Random Access Compression (RAC) Related Work

This is a companion document to the Random Access Compression (RAC) Specification. Its contents aren't necessary for implementing the RAC file format, but gives further context on what RAC is and is not.

In general, RAC differs from most other archive or compression formats in a number of ways. This doesn't mean that RAC is necessarily better or worse than these other designs, just that different designs make different trade-offs. For example, supporting shared dictionaries means giving up streaming (one pass) decoding.

RAC files must start with a magic sequence, but RAC still supports append-only modifications.
RAC seek points are identified by numbers (i.e. DOffsets), not strings (i.e. file names). Some other formats' seek points are positioned only at source file boundaries. They cannot seek to a relative offset (in what RAC calls DSpace) within a source file.
RAC supports shared compression dictionaries embedded within an archive.

These points apply to established archive formats like Tar and Zip, and newer archive formats like Śiva.

Riegeli is a sequence-of-records format. A RAC file arguably contains what Riegeli calls records (which are not files, as they don't have names) and both formats support numerical seek points, and multiple compression codecs, but Riegeli seeks to a point in what RAC calls CSpace, whereas RAC seeks to a point in DSpace.

XFLATE supports random access like RAC, but is tied to the DEFLATE family of compression codecs.

XZ supports random access like RAC, but as one of its explicit goals is to support streaming decoding, it does not support shared dictionaries. Also, unlike RAC, finding the record that contains any given DOffset requires a linear scan of all previous records, even if those records don't need decompressing.

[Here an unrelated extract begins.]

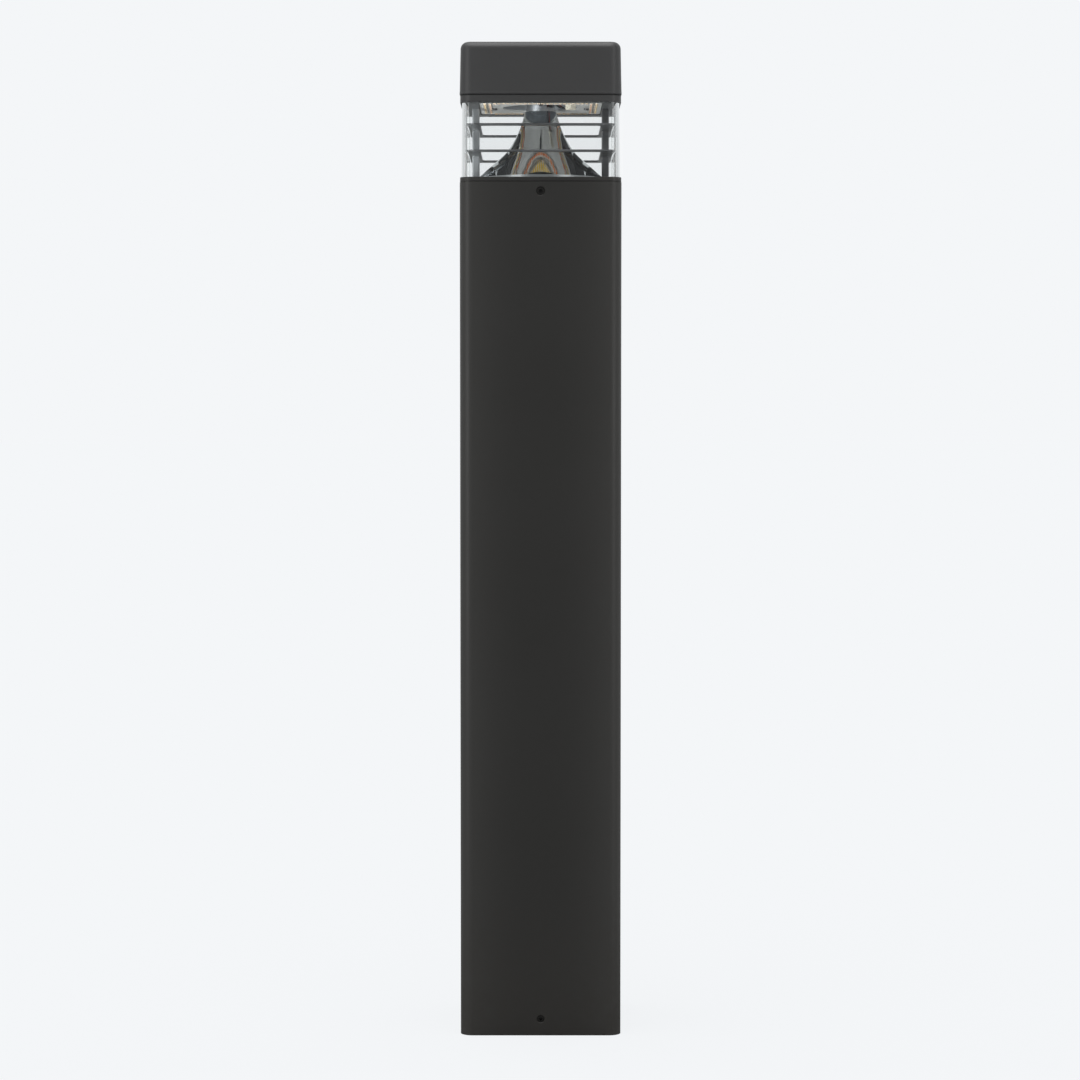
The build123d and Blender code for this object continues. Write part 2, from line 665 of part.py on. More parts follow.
NODES = {
    "anchor_base": anchor_base(),
    "shaft": shaft(),
    "base_screws": on_four_faces(set_screw(BASE_SCREW_R), BASE_SCREW_Z),
    "head_screws": on_four_faces(set_screw(HEAD_SCREW_R), HEAD_SCREW_Z),
    "collar": collar(),
    "lens_lower_gasket": frame_gasket(LENS_HALF_BOTTOM, LENS_BOTTOM - GASKET, LENS_BOTTOM),
    "lens": lens(),
    "lens_upper_gasket": frame_gasket(LENS_HALF_TOP, LENS_TOP, LENS_TOP + GASKET),
    "side_post_left": side_post(-1),
    "side_post_right": side_post(1),
    "post_bolts": post_bolts(),
    "reflector_cone": reflector_cone(),
    "stem_tube": stem_tube(),
    "stem_screws": stem_screws(),
    "led_board": led_board(),
    "thermal_pad": thermal_pad(),
    "board_resistors": row_on_four_sides(CHIP_SIZE, CHIP_ROW, LED_COUNT // 2, 2 * LED_PITCH),
    "board_screws": board_screws(),
    "board_connector": board_connector(),
    "led_lead_red": led_lead(1),
    "led_lead_black": led_lead(-1),
    "led_housing": led_housing(),
    "cap_gasket": frame_gasket(HOUSING_HALF - 1.0, BAND_TOP, CAP_BOTTOM),
    "top_cap": top_cap(),
    "cap_screws": cap_screws(),
    "driver_bracket": driver_bracket(),
    "bracket_screws": bracket_screws(),
    "wire_grommet": wire_grommet(),
    "driver": driver(),
    "driver_screws": driver_screws(),
    "terminal_block": terminal_block(),
    "terminal_screws": terminal_screws(),
    "supply_lead_line": supply_lead(-1),
    "supply_lead_neutral": supply_lead(1),
    "surge_protector": surge_protector(),
    "ground_screw": ground_screw(),
}
for name, level in RING_LEVELS.items():
    NODES[name] = louver_ring(level)
for name, distance in LED_ROWS.items():
    NODES[name] = row_on_four_sides(LED_SIZE, distance, LED_COUNT, LED_PITCH)

os.makedirs("parts", exist_ok=True)
for name, shape in NODES.items():
    solids = shape if isinstance(shape, list) else [shape]
    body = solids[0] if len(solids) == 1 else Compound(children=[Part(s.wrapped) for s in solids])
    export_step(body, "parts/" + name + ".step")
print(len(NODES), "nodes written")
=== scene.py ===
"""Square bollard light with a louvred head, unlit, on a pale studio floor."""
import math

import bpy
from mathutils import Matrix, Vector


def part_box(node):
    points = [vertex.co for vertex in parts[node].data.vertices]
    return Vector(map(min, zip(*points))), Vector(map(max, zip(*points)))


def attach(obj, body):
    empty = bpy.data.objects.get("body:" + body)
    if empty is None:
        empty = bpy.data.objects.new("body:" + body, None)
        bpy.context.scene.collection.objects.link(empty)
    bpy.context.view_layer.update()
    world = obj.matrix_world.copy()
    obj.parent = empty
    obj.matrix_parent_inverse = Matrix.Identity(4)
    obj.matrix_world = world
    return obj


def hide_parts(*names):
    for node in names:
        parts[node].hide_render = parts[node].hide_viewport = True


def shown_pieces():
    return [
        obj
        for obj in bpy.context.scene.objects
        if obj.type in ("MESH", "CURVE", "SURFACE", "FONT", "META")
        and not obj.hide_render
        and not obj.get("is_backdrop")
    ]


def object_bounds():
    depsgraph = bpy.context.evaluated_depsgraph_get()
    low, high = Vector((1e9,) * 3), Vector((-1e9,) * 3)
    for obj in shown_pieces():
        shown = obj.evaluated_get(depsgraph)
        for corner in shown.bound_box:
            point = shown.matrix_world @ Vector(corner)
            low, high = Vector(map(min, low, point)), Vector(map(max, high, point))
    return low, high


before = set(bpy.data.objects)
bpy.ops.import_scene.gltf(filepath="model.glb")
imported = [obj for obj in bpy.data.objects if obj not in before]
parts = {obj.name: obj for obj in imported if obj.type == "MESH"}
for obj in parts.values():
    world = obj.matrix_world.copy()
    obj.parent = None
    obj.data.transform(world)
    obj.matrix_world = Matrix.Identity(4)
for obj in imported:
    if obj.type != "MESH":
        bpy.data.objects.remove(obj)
cad_low, cad_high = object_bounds()
scene = bpy.context.scene

# ---- Camera ----
# A long lens a little above half the bollard's height, so that the lens of the lamp is seen slightly
# from below while the shaft's sides stay nearly parallel.
middle = (cad_low + cad_high) / 2
eye = Vector((-0.0007, cad_low.y - 3.1, 0.69))
aim = Vector((eye.x, 0, middle.z - 0.0018))
camera = bpy.data.objects.new("camera", bpy.data.cameras.new("camera"))
camera.data.sensor_width = 36.0
camera.data.lens = 96.57
camera.location = eye
camera.rotation_mode = "QUATERNION"
camera.rotation_quaternion = (aim - eye).to_track_quat("-Z", "Y")
scene.collection.objects.link(camera)
scene.camera = camera
scene.view_settings.view_transform = "Standard"


# ---- Studio floor and room ----
# A pale seamless floor that fades into a pale room. What is seen directly, or straight through the
# clear lens, is the pale room; what shines back in the paint and the mirror is greyer, and darkest in
# front, where a studio's unlit side is.
def node(tree, kind, inputs=None, **settings):
    """Adds a node; an input is given a value or joined to another node's output."""
    made = tree.nodes.new(kind)
    for name, value in settings.items():
        setattr(made, name, value)
    for name, value in (inputs or {}).items():
        if isinstance(value, bpy.types.NodeSocket):
            tree.links.new(value, made.inputs[name])
        else:
            made.inputs[name].default_value = value
    return made


def direct_view(tree):
    """1 where the ray has only gone straight on or through clear stuff since the camera."""
    path = node(tree, "ShaderNodeLightPath")
    bounced = node(tree, "ShaderNodeMath", {
        0: path.outputs["Glossy Depth"], 1: path.outputs["Diffuse Depth"]})
    return node(tree, "ShaderNodeMath", {0: bounced.outputs[0], 1: 0.5}, operation="LESS_THAN").outputs[0]


room_colour = (0.905, 0.921, 0.938, 1)
world = bpy.data.worlds.new("room")
scene.world = world
world.use_nodes = True
tree = world.node_tree
tree.nodes.clear()
towards = node(tree, "ShaderNodeTexCoord")
parted = node(tree, "ShaderNodeSeparateXYZ", {0: towards.outputs["Generated"]})
shade = node(tree, "ShaderNodeMapRange", {
    "Value": parted.outputs["Y"], "From Min": -0.7, "From Max": 0.9, "To Min": 0.24, "To Max": 0.85})
grey = node(tree, "ShaderNodeBackground", {"Color": (0.97, 0.99, 1.0, 1), "Strength": shade.outputs[0]})
pale = node(tree, "ShaderNodeBackground", {"Color": room_colour, "Strength": 1.0})
both = node(tree, "ShaderNodeMixShader", {0: direct_view(tree), 1: grey.outputs[0], 2: pale.outputs[0]})
node(tree, "ShaderNodeOutputWorld", {"Surface": both.outputs[0]})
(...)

QCOW supports random access like RAC, but compression does not seem to be the foremost concern. That specification mentions compression but does not give any particular codec. A separate document suggests that the codec is Zlib (with no other option), and that it does not support shared dictionaries.

The examples/zran.c program in the zlib-the-library source code repository builds an in-memory index, not a persistent (disk-backed) one, and building the index involves first decompressing the whole file. It also requires storing (in memory) the entire state of the decompressor, including 32 KiB of history, per seek point. For coarse grained seek points (e.g. once every 1 MiB), that overhead can be acceptable, but for fine grained seek points (e.g. once every 16 KiB), that overhead is prohibitive.

RAC differs from the LevelDB Table format, even if the LevelDB Table string keys are re-purposed to encode both numerical DOffset seek points and identifiers for shared compression dictionaries. A LevelDB Table index is flat, unlike RAC‘s hierarchical index. In both cases, a maliciously written index could contain multiple entries for the same key, and different decoders could therefore produce different output for the same source file - a potential security vulnerability. For LevelDB Tables, verifying an index key’s uniqueness requires scanning every key in the file, which can be relatively expensive, and is therefore not done in practice. In comparison, RAC‘s “Branch Node Validation” process (see below) ensures that exactly one Leaf Node contains any given byte offset di in the decompressed file, and the RAC index’s hierarchical nature places a scalable upper bound on the scanning cost of verifying that, based on that portion of the index tree visited for any given request [di .. dj).